Lazarus Saturday is, liturgically speaking, an extraordinary day in the Orthodox Church. Lent has ended. Holy Week is not yet here. And in the time between Lent and Holy Week, when time pauses, we sing, “By raising Lazarus from the dead before Thy passion, Thou didst confirm the universal resurrection, O Christ God.”
The Liturgy for Lazarus Saturday is most emphatically a celebration of life, of resurrection. It is a Sunday liturgy, a “little Pascha.” Ordinary time, time according to the clock and the calendar, is becoming unsettled. On Lazarus Saturday, we wait for the fullness of time.
On Lazarus Saturday, I find myself thinking back to my freshman year in college. I had received some minor awards at the Southern Literary Festival. In honor of that achievement, my creative writing professor gave me a copy of Poems by C.S. Lewis.
I was, at that time, mostly familiar with Lewis through his academic writings. I had read Mere Christianity, I think. But I hadn’t yet read the Narnia books, and I certainly hadn’t read his greatest work, Til We Have Faces.
But, with this gift from my professor, I fell in love with Lewis’s poetry. He didn’t think much of his own poetry, and critics haven’t treated it kindly. His poetry was old-fashioned even when he was writing it. But I’m not sure it was ever as old-fashioned as his critics alleged. His use of meter, his ability to control the speed of a poetic line, is masterful. He uses enjambment with abandon. He tells old stories, and makes them fresh and strong and young.
And every year on Lazarus Saturday, I find myself thinking of this brief poem by Lewis.

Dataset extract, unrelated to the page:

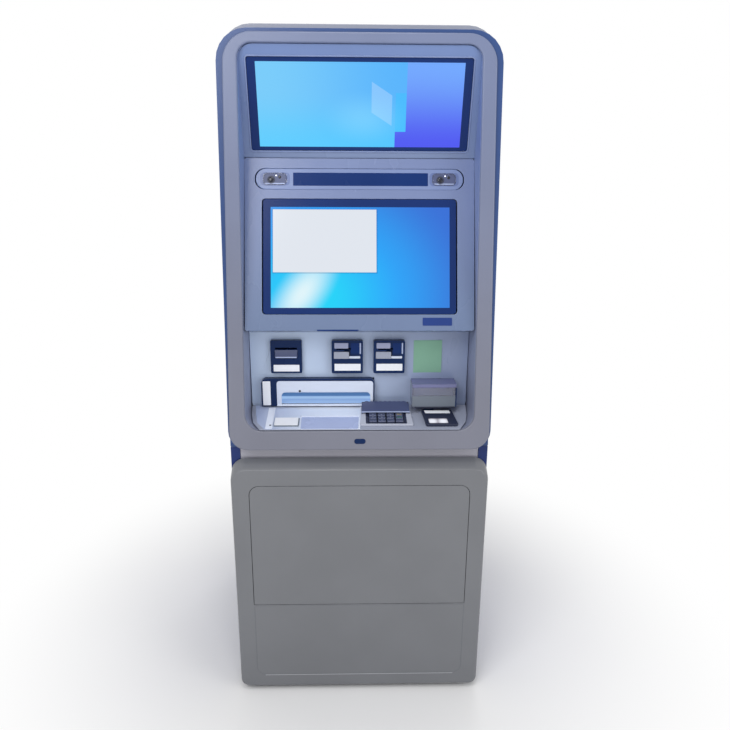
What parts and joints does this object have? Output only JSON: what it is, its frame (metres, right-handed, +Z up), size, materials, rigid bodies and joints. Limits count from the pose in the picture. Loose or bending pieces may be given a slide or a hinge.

Not for its poetic merits (although I do think those are considerable), but because I find the thought of this dialog so moving.
Stephen to Lazarus
But was I the first martyr, who
Gave up no more than life, while you,
Already free among the dead,
Your rags stripped off, your fetters shed,
Surrendered what all other men
Irrevocably keep, and when
Your battered ship at anchor lay
Seemingly safe in the dark bay
No ripple stirs, obediently
Put out a second time to sea
Well knowing that your death (in vain
Died once) must all be died again?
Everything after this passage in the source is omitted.